> [Exercise details]: Copy out all of the data exactly as it appears.

> [Stored data]:
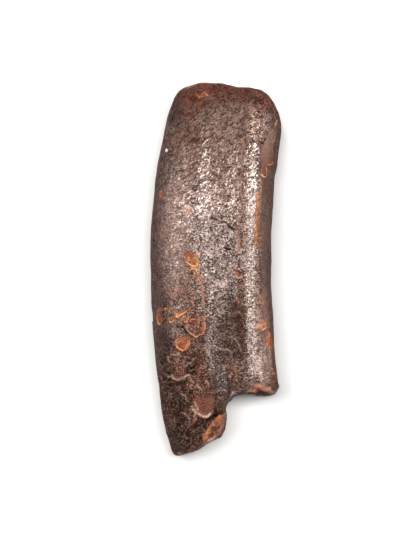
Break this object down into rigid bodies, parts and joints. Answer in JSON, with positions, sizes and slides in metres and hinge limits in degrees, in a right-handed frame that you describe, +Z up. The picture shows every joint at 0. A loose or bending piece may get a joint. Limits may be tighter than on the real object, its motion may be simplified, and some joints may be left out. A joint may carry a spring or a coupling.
{
  "type": "fossil ground sloth tooth",
  "caption": "Bowed column of a ground sloth's cheek tooth, grooved along its length, with a worn cupped crown end and a broken root end, lying on its flatter side.",
  "frame": {"origin": "middle of the bounding box in X and Y, at the height of the surface that the tooth lies on", "axes": "+Y runs along the tooth towards the chewing face, +X towards the narrow ridge, +Z up from the resting side"},
  "size_m": [0.0266, 0.0762, 0.0167],
  "materials": {
    "mineralised_tooth": "dark brown mineralised dentine and cementum, glossy and finely wrinkled, with orange-brown rims where flakes came off"
  },
  "bodies": {
    "root": {"tooth": "mineralised_tooth"}
  },
  "joints": []
}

> [Task result]:
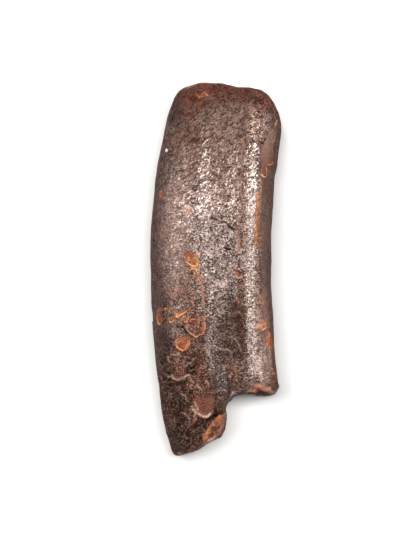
Break this object down into rigid bodies, parts and joints. Answer in JSON, with positions, sizes and slides in metres and hinge limits in degrees, in a right-handed frame that you describe, +Z up. The picture shows every joint at 0. A loose or bending piece may get a joint. Limits may be tighter than on the real object, its motion may be simplified, and some joints may be left out. A joint may carry a spring or a coupling.
{
  "type": "fossil ground sloth tooth",
  "caption": "Bowed column of a ground sloth's cheek tooth, grooved along its length, with a worn cupped crown end and a broken root end, lying on its flatter side.",
  "frame": {"origin": "middle of the bounding box in X and Y, at the height of the surface that the tooth lies on", "axes": "+Y runs along the tooth towards the chewing face, +X towards the narrow ridge, +Z up from the resting side"},
  "size_m": [0.0266, 0.0762, 0.0167],
  "materials": {
    "mineralised_tooth": "dark brown mineralised dentine and cementum, glossy and finely wrinkled, with orange-brown rims where flakes came off"
  },
  "bodies": {
    "root": {"tooth": "mineralised_tooth"}
  },
  "joints": []
}